Grow Something

We all want to feed our families with natural foods that are free of chemicals and taste delicious. GMOs and political pitfalls of “Big Ag” aside, we should all be eating more fruits and vegetables. We know it’s true. If you’re like me, and scour the supermarket circular for deals each week, you’ve noticed that there are much fewer sales on eggplant and green beans than, say, frozen pizza and biscuits-in-a-can.

So how to eat more vegetables and not spend a small fortune?

  1. Eat In-Season: In general, if you’re only shopping at supermarkets, then in-season produce ought to be the cheapest produce in the store. In the summer months, you’ll have more choice, but in the winter, try to make food with fall root vegetables like beets, butternut squash, etc., which will be cheaper than summer favorites. Farmer’s markets will be guaranteed to have in-season produce, and may even offer it for a lower price than your local supermarket.

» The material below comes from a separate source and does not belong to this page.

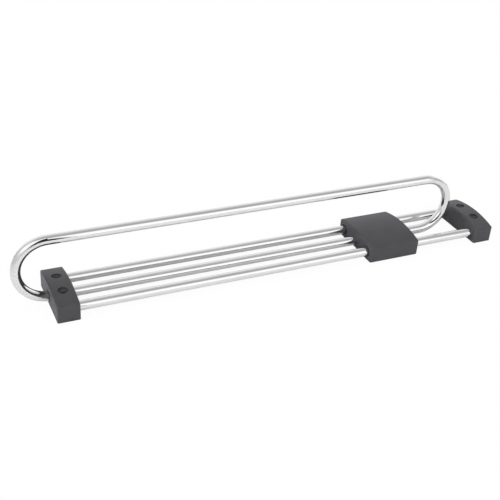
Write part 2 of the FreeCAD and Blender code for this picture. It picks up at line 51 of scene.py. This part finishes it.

  2. Join a CSA: Community-Supported-Agriculture is a great way to invest in local farmers and to get produce that is fresh, in season, and in line with your food philosophy. Before the season begins you pay the farm for a share of the crop and pick up your share each week. For city dwellers, many CSAs will deliver your share to a specific location for pickup, or come to your door! Some CSAs even offer U-Pick options at the farm. Investing in a CSA is an expensive option up-front, but depending on the size of your family, it could pay for all your vegetables for the duration of the growing season. Use www.localharvest.org to locate a CSA near you!
  3. Shop Smart: You might be surprised to learn that, in terms of nutrition, frozen vegetables are at least as nutritious as fresh vegetables, and in some cases more so. Consider that frozen veggies are harvested at their peak of ripeness and nutrient-richness, quickly blanched or steamed, and immediately frozen. Reheating your frozen veggies in the microwave, skillet, or steamer breaks down some of those nutrients in the same way that cooking raw veggies does. Fresh veggies that are not in season have had to travel great distances to get to your shopping cart, and must be harvested before peak ripeness and before those wholesome nutrients have fully developed. So, when you’re considering buying broccoli in December in Michigan, the frozen florets may be the healthier (and cheaper!) option.

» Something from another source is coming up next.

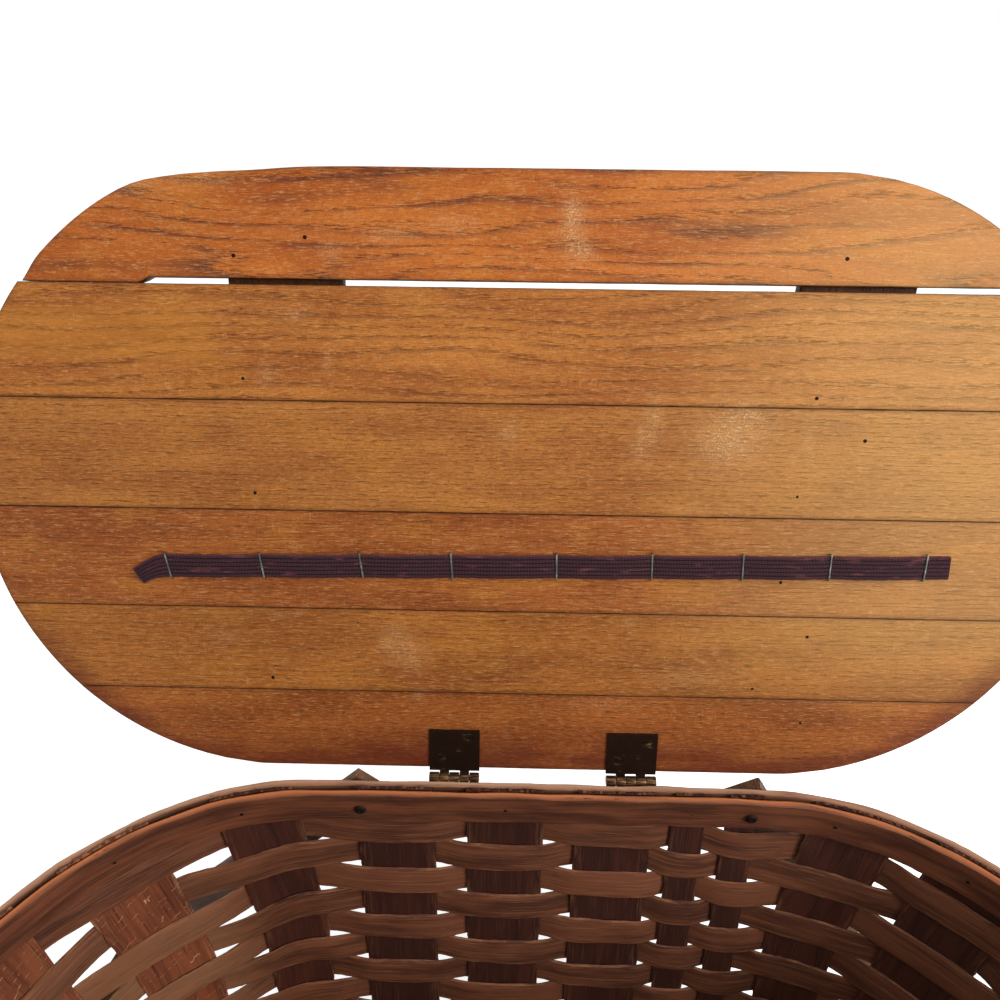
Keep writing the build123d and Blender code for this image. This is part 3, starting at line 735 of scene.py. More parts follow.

  4. Build a Garden: Whether you live in the city, the suburbs, or on acres of solitude, there is a produce-growing option for you! I live on about less than half an acre, much of it obscured from the sun by a magnificent 150+ year-old live oak. I was able to find enough consistent sunshine for four 8-foot raised beds in my front yard. The plans I used, with some modifications, can be found here.gardenIf you have less space, there is no shortage of resources online for creating vertical gardens, or selecting a few veggies to grow in a pot. This post from Williams Sonoma suggests three ways to take your small garden vertical. When I lived in West Africa, gardening supplies were limited, so I grew herbs and vegetables in the cut-off bottoms of plastic bottles and OJ cartons. Even if you choose to start with a few herbs and leafy greens, you’re bound to save money by not having to purchase those items at the supermarket. Just get some dirt and some seeds and start experimenting!